Os custos da negociação pagos às bolsas de valores são relativamente baixos, mais baixos na Europa, aliás, do que nos EUA. No entanto, os custos pós-negociação ao nível das compensações são bastante superiores aos custos de negociação propriamente ditos, sendo três ou quatro vezes mais elevados na Europa do que nos EUA. O excedente arrecadado pelos bancos de investimento aos fragmentados mercados europeus é, igualmente, outro aspecto a resolver. Para as empresas do Reino Unido, o imposto de selo pago por acção, que equivale a 300 vezes mais o montante cobrado nos EUA, é, de todos os custos, o que tem maior peso. Ora, tudo isto somado resulta em desvantagens competitivas para as empresas europeias, nomeadamente para as britânicas, cujo grosso do negócio são bens e serviços transaccionáveis. A luta da LSE é, pois, do interesse de todas as empresas europeias e não apenas dos accionistas e intermediários financeiros da instituição.

Assim, existem excelentes argumentos para bloquear um ‘take over’ sobre a LSE por parte de qualquer outra bolsa europeia, apostando, ao invés, numa concorrência transfronteiriça saudável. Dadas as características da rede de plataformas de negociação, podem verificar-se riscos ao nível do monopólio. A SEC, a entidades reguladora dos mercados de capitais dos EUA, empenhou-se fortemente na promoção da concorrência nas negociações das acções de empresas cotadas no Nasdaq e tenciona fazer o mesmo, em breve, com a bolsa de valores de Nova Iorque.

A melhor abordagem será, porém, aproveitar o entusiasmo dos licitadores e levar o vencedor a procurar soluções para os restantes problemas de ineficiência. A Deutsche Börse deveria, pois, desmantelar o seu “silo” de compensações, enviando assim um sinal claro aos mercados europeus. Se a Euronext, a bolsa sedeada em Paris, for o melhor licitante, então, o seu afastamento das compensações traria benefícios que, depois, poderiam compensar os custos adicionais da análise da entidade reguladora sobre uma futura bolsa central. Em nenhum dos casos bastariam, porém, promessas de bom comportamento, daí que a propriedade tenha de mudar de mãos.

Um ‘take over’ justo e correcto também poderia reduzir os custos internos dos intermediários envolvidos nas negociações pan-europeias. Acima de tudo, iria impedir que os bancos líder tirassem mais partido da fragmentação dos mercados, da fraca liquidez, de melhores ‘spreads’ e de um menor fluxo de informação - ou seja, presas fáceis à mercê das suas mesas de negociações.

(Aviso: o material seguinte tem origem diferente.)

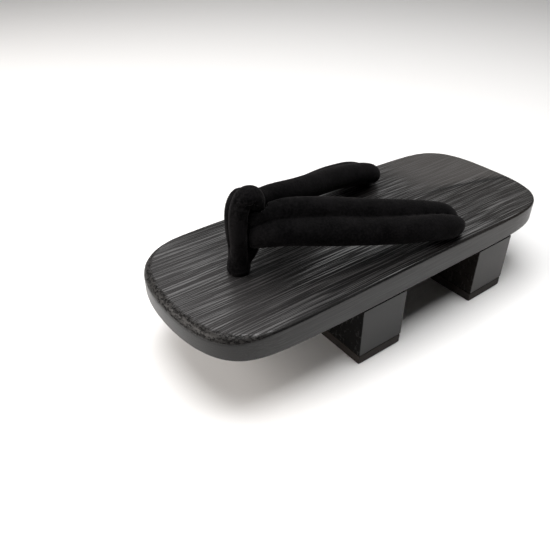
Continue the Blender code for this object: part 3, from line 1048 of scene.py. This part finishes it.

Para as empresas do Reino Unido, o ‘take over’ da LSE iria, a curto prazo, pôr um ponto final no infame imposto de selo sobre o capital de risco. Por ocasião do fiasco da fusão entre a LSE e a Deutsche Börse, em 2000, muito se conjecturou sobre as tácticas a adoptar para abolir o dito imposto e orquestrar a forma como as medidas orientadas para o mercado poderiam esbater as práticas administrativas, bem como a autoridade legal do imposto de selo.

Para as empresas europeias, e britânicas em particular, seriam importantes conquistas. Cabe, pois, ao conselho da LSE acolher todas as propostas de ‘take over’. Mais, deve primar, antes de mais, pela defesa dos interesses das empresas e escolher o licitador mais empenhado em reduzir os custos totais para todos os grupos europeus. A LSE não parece, contudo, estar apta a fazer tal escolha, na medida em que haverá uma oferta mais avultada sobre a mesa. E é precisamente aqui que as entidades reguladoras europeias devem entrar em cena. O Office of Fair Trading faria bem, por exemplo, em reportar este caso a Bruxelas.

Chegámos a um momento fulcral na criação da estrutura mais acertada para o mercado europeu de capitais de acções, uma ambição que consta da agenda de todos os interessados num melhor desempenho da União Europeia.

* Presidente da LSE entre 2000 e 2003.